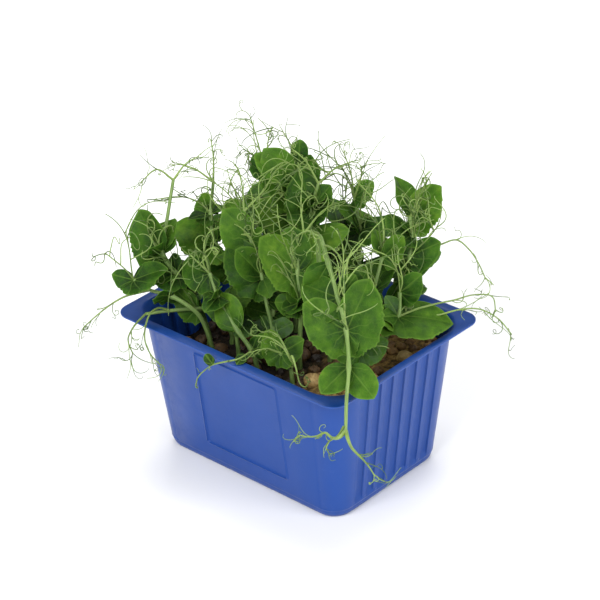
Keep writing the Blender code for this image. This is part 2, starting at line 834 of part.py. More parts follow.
def facing_of(start, reach):
    """Leaves face up and outwards from the middle of the tray, and towards the light in front."""
    outward = np.array([start[0] / TRAY_LENGTH, start[1] / TRAY_WIDTH, 0.0])
    facing = unit(OUTWARDS * outward + np.array(TOWARDS_LIGHT))
    if abs(np.dot(facing, unit(reach))) > EDGE_ON:
        facing = unit(np.array([facing[1], -facing[0], facing[2]]))
    return facing


def grow_leaf(crowd, owner, form, start, reach, draw):
    """The first loosened leaf with room round it, or None."""
    facing = facing_of(start, reach)
    for attempt in range(TRIES):
        leaf = leaf_frame(form, start, reach, facing, draw, attempt / TRIES)
        samples = blade_samples(leaf)
        if clear_of_tray(samples) and crowd.has_room(samples, owner):
            crowd.add(samples, owner)
            return leaf
    return None


def grow_trail(crowd, owner, points, draw):
    """The trail's path, with its points moved a little at random until it has room, or None."""
    start = np.asarray(points[0])
    for attempt in range(TRIES):
        moved = [start]
        drift = np.zeros(3)
        for point in points[1:]:
            step = np.array([draw.uniform(-1, 1) for _ in range(3)])
            drift = drift + step * TENDRIL_DRIFT * attempt
            moved.append(np.asarray(point) + drift)
        path = smooth_path(moved, TENDRIL_RINGS)
        samples = smooth_path(moved, TENDRIL_SAMPLES)[2:]
        if clear_of_tray(samples) and crowd.has_room(samples, owner):
            crowd.add(samples, owner)
            return path
    return None


def grow_all():
    """Every shoot's stem path, leaves and trails. Stems come first, then leaves, then trails."""
    crowd = Crowd()
    grown = []
    for number, shoot in enumerate(SHOOTS):
        through = stem_points(shoot)
        length = sum(math.dist(a, b) for a, b in zip(through, through[1:]))
        path = smooth_path(through, max(5, round(length / STEM_RING_PITCH)))
        crowd.add(smooth_path(through, STEM_SAMPLES), number)
        grown.append((shoot, path, [], []))
    for number, (shoot, _, leaves, _) in enumerate(grown):
        draw = random.Random(f"{shoot.name} {SEED}")
        wanted = [(STIPULE, *leaf) for leaf in shoot.leaves]
        wanted += [(LEAFLET, *leaf) for leaf in shoot.leaflets]
        for form, knot, reach in wanted:
            start = MM * np.array(shoot.stem[knot], float)
            leaf = grow_leaf(crowd, number, form, start, MM * np.array(reach, float), draw)
            if leaf is not None:
                leaves.append(leaf)
    for number, (shoot, _, _, trails) in enumerate(grown):
        draw = random.Random(f"{shoot.name} trails {SEED}")
        for knot, points in shoot.trails:
            route = [MM * np.array(point, float) for point in (shoot.stem[knot], *points)]
            path = grow_trail(crowd, number, route, draw)
            if path is not None:
                trails.append(path)
    return grown


def make_shoot(shoot, path, leaves, trails, material):
    stem = tube(shoot.name, path, STEM_FOOT_RADIUS, STEM_TIP_RADIUS, STEM_SIDES)
    parts = [blade(f"{shoot.name}_leaf_{i}", leaf) for i, leaf in enumerate(leaves)]
    for i, trail in enumerate(trails):
        name = f"{shoot.name}_trail_{i}"
        parts.append(tube(name, trail, TENDRIL_RADIUS, TENDRIL_TIP_RADIUS, TENDRIL_SIDES))
    combine(stem, parts, "UNION")
    stem.data.materials.clear()
    stem.data.materials.append(material)
    return stem


def main():
    for old in list(bpy.data.objects):
        bpy.data.objects.remove(old)
    make_tray()
    make_medium()
    foliage = plain_material("pea_green", (0.09, 0.22, 0.035), 0.5)
    for shoot, path, leaves, trails in grow_all():
        make_shoot(shoot, path, leaves, trails, foliage)


main()
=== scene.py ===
"""The looks of a blue plastic tray of pea shoots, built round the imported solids.

Everything is in metres in the solids' own frame: X along the tray's long sides, Y across it, Z up,
with the origin at the centre of the tray's underside. The first part repeats the rules by which
the solids' stems, leaves and tendrils were placed, so each finer piece keeps its solid's form.
"""

import math
import random
from collections import namedtuple

import bpy
import numpy as np
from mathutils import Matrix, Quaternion, Vector, noise


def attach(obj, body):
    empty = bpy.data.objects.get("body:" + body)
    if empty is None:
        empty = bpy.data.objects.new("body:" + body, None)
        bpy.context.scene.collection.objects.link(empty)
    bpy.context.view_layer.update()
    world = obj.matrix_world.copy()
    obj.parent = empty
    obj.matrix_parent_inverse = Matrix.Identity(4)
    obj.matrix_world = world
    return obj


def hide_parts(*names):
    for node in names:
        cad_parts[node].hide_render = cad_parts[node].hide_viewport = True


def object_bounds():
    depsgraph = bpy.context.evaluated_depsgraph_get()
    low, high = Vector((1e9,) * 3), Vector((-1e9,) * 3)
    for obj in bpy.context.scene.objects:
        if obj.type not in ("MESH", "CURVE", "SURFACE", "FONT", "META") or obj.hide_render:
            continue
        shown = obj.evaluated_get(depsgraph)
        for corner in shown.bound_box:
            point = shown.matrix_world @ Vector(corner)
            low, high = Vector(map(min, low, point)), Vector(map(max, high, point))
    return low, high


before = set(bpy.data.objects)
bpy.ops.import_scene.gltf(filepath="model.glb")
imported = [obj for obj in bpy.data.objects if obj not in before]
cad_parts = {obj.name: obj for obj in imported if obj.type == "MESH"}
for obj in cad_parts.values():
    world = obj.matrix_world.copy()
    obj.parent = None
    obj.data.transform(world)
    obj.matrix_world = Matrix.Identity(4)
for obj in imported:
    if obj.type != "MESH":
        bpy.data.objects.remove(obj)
CAD_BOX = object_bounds()

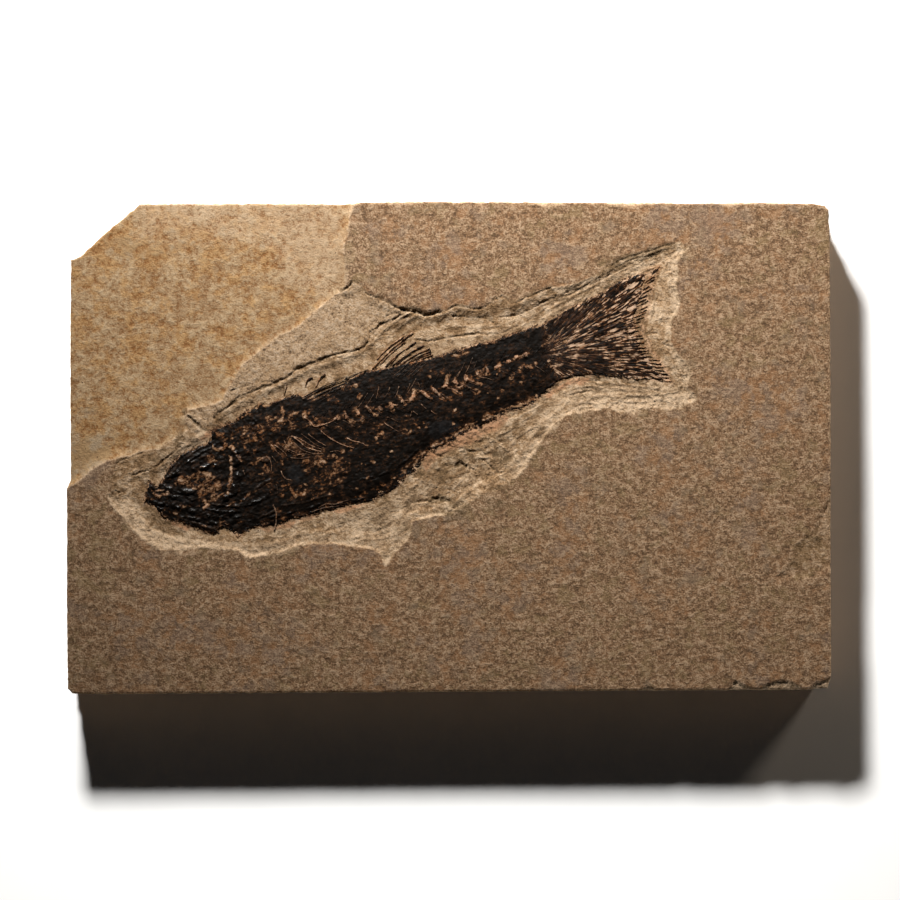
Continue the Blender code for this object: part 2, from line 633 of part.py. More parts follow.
if __name__ == "__main__":
    main()
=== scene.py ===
"""Looks of a knightia fossil fish in its slab of split limestone.

The slab lies on a pale floor and is seen from straight above. Outlines are drawn on a plan seen from
above, in plan units: U runs right and V runs down. Metres, +Z up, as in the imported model.
"""

import functools
import math

import bpy
import numpy as np
from bpy.props import FloatProperty, FloatVectorProperty, PointerProperty
from bpy.types import Operator, Panel, PropertyGroup
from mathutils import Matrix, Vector
from mathutils.geometry import delaunay_2d_cdt


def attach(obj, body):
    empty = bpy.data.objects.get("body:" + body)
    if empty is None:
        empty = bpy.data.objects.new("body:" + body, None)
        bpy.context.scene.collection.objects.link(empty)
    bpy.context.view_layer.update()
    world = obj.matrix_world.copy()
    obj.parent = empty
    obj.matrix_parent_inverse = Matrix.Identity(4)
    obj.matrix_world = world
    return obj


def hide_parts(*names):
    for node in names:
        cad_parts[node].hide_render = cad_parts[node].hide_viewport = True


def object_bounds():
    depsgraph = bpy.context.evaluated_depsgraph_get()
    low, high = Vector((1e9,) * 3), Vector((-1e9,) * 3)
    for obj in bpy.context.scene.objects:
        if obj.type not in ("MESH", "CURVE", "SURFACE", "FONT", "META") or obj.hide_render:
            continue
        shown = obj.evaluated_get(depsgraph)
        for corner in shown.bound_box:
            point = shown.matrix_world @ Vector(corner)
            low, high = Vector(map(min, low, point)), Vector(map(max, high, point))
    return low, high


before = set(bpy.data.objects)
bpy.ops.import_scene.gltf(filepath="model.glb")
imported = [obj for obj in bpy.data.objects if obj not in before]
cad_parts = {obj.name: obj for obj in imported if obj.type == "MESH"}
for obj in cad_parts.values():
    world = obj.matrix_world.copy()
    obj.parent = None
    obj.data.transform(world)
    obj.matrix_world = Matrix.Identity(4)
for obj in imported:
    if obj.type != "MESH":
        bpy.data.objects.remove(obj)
CAD_BOX = [list(map(float, corner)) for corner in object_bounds()]

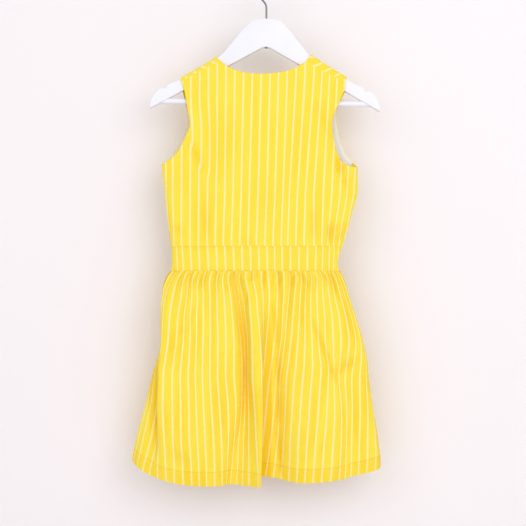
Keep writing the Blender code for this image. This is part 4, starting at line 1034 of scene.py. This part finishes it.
━━━━
Gather all the lines that include the word "starting" and copy them out.

Keep writing the Blender code for this image. This is part 2, starting at line 834 of part.py. More parts follow.
Keep writing the Blender code for this image. This is part 4, starting at line 1034 of scene.py. This part finishes it.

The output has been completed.